- **TASK DIRECTIONS**:
Your reply should be a single number: how many lines contain the string "this".

- **SOURCE DATA**:
******

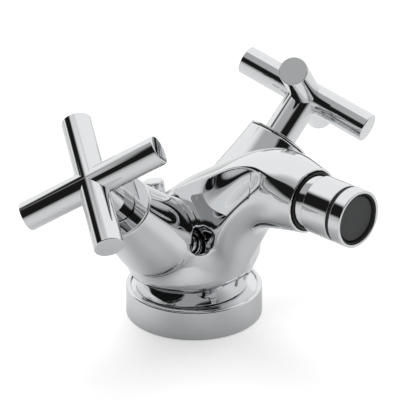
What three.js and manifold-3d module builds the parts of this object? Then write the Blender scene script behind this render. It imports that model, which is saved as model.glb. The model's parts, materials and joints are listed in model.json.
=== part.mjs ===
// Two-handle deck mixer with a swivelling ball outlet and a pop-up waste knob.
// Millimetres, +Z up. The origin is the centre of the base, on the deck. The spout points to -Y,
// the hot valve is on the -X side and the cold valve on the +X side.
import * as THREE from 'three';
import { mergeVertices } from 'three/addons/utils/BufferGeometryUtils.js';
import Module from 'manifold-3d';

const wasm = await Module();
wasm.setup();

// Clearances
const GAP = 0.3; // between pieces that touch or slide
const CUT = 1; // how far a cutting tool runs past the face it opens

// Base: a trim ring on a gasket, round the body's shank
const RING_R = 28.8;
const RING_H = 13.3;
const RING_LIP = 1.3; // width of the rounded outer lip of the ring
const RING_DISH = 1.0; // how far the ring's top dips towards the shank
const GASKET_T = 1.5;
const GASKET_R = 26.5;
const SHANK_R = 20;
const DECK_GAP = 0.2; // the ring stands this much above the gasket's underside

// Body hub: a round foot that flares upwards, set slightly back on the ring
const FOOT_R = 23.4;
const FOOT_Y = 1.7;
const HUB_R = 27.8; // at the rim, between the arms and the spout
const HUB_Z = 39.5; // height of the rim

// Valve arms
const VALVE_Z = 19.2; // the two valve axes meet on the Z axis at this height
const VALVE_RISE = 44.7; // degrees above the deck
const VALVE_LEAN = 3.3; // degrees towards the user
const ARM_END = 66.5; // face of the cap on the arm, measured along the axis from the meeting point
const CAP_T = 0.9; // the thin chromed cap that hides the headwork
const ARM_R = 13.55; // radius at the end face
const ARM_ROOT_R = 17.5; // radius where the arm leaves the hub
const BORE_R = 10.4; // bore for the headwork
const BORE_DEPTH = 23.5; // from the end face to the seat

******

- **RESPONSE TO THE TASK**:
3